5. Significance and Discussion

• The "Random is Enough" Finding: The paper challenges the assumption that structured heterogeneity is inherently superior for static sparse networks. It suggests that for tasks with sufficient capacity, random sparse connectivity is informationally sufficient (supported by random projection theory), and the "hub" structure found by dynamic methods is a result of optimization dynamics rather than a necessary inductive bias for accuracy.
• Practical Optimization: While static structure doesn't boost accuracy on easy tasks, predicting the equilibrium topology of dynamic methods allows for better initialization.
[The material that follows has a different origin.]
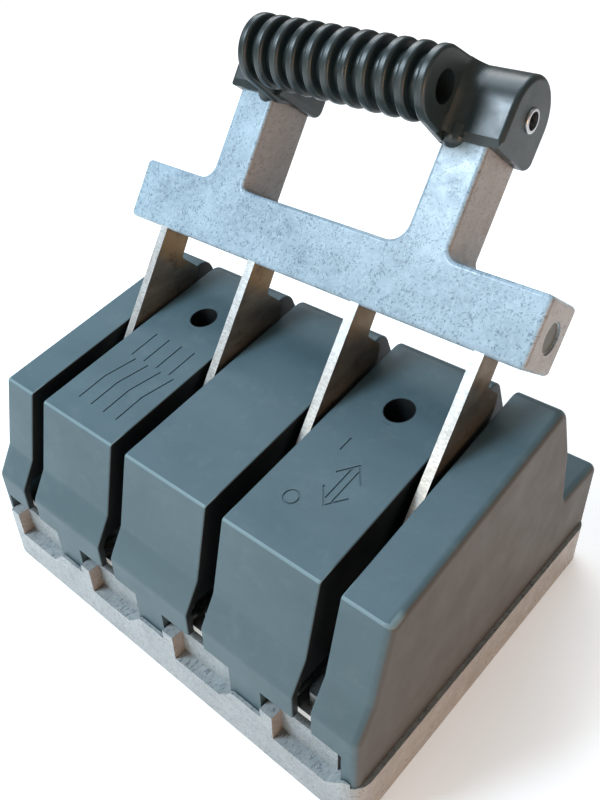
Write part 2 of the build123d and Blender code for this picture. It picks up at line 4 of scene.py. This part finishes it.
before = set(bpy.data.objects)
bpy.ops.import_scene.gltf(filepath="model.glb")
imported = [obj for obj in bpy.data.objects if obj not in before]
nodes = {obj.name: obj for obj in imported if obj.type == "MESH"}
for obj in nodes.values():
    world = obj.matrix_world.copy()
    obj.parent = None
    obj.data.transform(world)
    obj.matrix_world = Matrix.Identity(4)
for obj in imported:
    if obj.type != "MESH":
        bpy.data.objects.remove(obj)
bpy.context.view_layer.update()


# ---------------------------------------------------------------- node helpers
class Mat:
    """Small helper that builds a node material."""

    def __init__(self, name):
        self.m = bpy.data.materials.new(name)
        self.m.use_nodes = True
        self.t = self.m.node_tree
        self.p = self.t.nodes["Principled BSDF"]
        self.co = self.t.nodes.new("ShaderNodeTexCoord").outputs["Object"]

    def new(self, kind, **props):
        n = self.t.nodes.new(kind)
        for k, v in props.items():
            setattr(n, k, v)
        return n

    def link(self, a, b):
        self.t.links.new(a, b)

    def mapping(self, scale=(1, 1, 1), rot=(0, 0, 0), src=None):
        n = self.new("ShaderNodeMapping")
        n.inputs["Scale"].default_value = scale
        n.inputs["Rotation"].default_value = rot
        self.link(src or self.co, n.inputs["Vector"])
        return n.outputs["Vector"]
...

This reduces the computational cost of topology search in dynamic sparse training.
• Limitations & Future Work:
  • The benefits of structured initialization are small in absolute terms on the tested datasets.
  • The study used fully connected layers; results may differ in CNNs or Transformers.
  • The experiments did not use true sparse kernels (masking dense weights), so wall-clock speedups were not realized.
  • The authors hypothesize that on harder tasks (e.g., ImageNet) or where capacity is truly limiting, structured initialization may provide larger gains, as the "random features" hypothesis breaks down.

Conclusion

The paper concludes that heterogeneous connectivity does not provide an accuracy advantage in static sparse networks when hub placement is arbitrary; uniform random sparsity is sufficient. However, understanding the structural endpoints of dynamic sparse training allows for principled initialization (matching the equilibrium fan-in distribution), which accelerates convergence and yields marginal but consistent accuracy gains on more complex tasks.